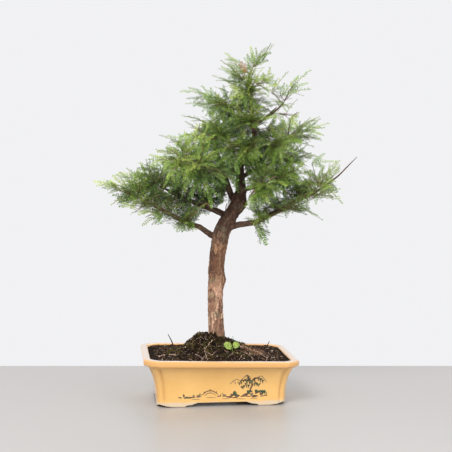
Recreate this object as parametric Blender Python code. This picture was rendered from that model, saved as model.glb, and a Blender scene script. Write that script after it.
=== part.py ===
"""Dawn redwood bonsai in a glazed rectangular pot.

Metres, +Z up. The pot's front faces -Y. The tree is drawn in a frame of its own,
(across, depth, height) from the middle of the pot, because its broad side is turned
a little to the pot's front. It is turned into place when every piece is made.
"""
import math
import random

import bmesh
import bpy
from mathutils import Matrix, Vector
from mathutils.bvhtree import BVHTree
from mathutils.noise import noise

# Clearance that touching pieces keep
GAP = 0.0003

# Pot
POT_HALF_WIDTH = 0.155
POT_HALF_DEPTH = 0.116
POT_HEIGHT = 0.0932
RIM_HEIGHT = 0.0150
NECK_INSET = 0.0094
BASE_INSET = 0.0266
FLARE_POWER = 2.8
WALL_LEVELS = 5
FLOOR_TOP = 0.017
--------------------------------
= TASK DESCRIPTION =
Only the lines from the start of the data to the line holding "from mathutils.noise import noise" are wanted; return them exactly, both ends included.

= SOLVED EXERCISE =
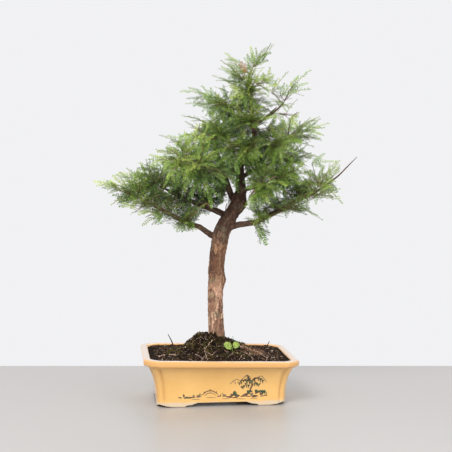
Recreate this object as parametric Blender Python code. This picture was rendered from that model, saved as model.glb, and a Blender scene script. Write that script after it.
=== part.py ===
"""Dawn redwood bonsai in a glazed rectangular pot.

Metres, +Z up. The pot's front faces -Y. The tree is drawn in a frame of its own,
(across, depth, height) from the middle of the pot, because its broad side is turned
a little to the pot's front. It is turned into place when every piece is made.
"""
import math
import random

import bmesh
import bpy
from mathutils import Matrix, Vector
from mathutils.bvhtree import BVHTree
from mathutils.noise import noise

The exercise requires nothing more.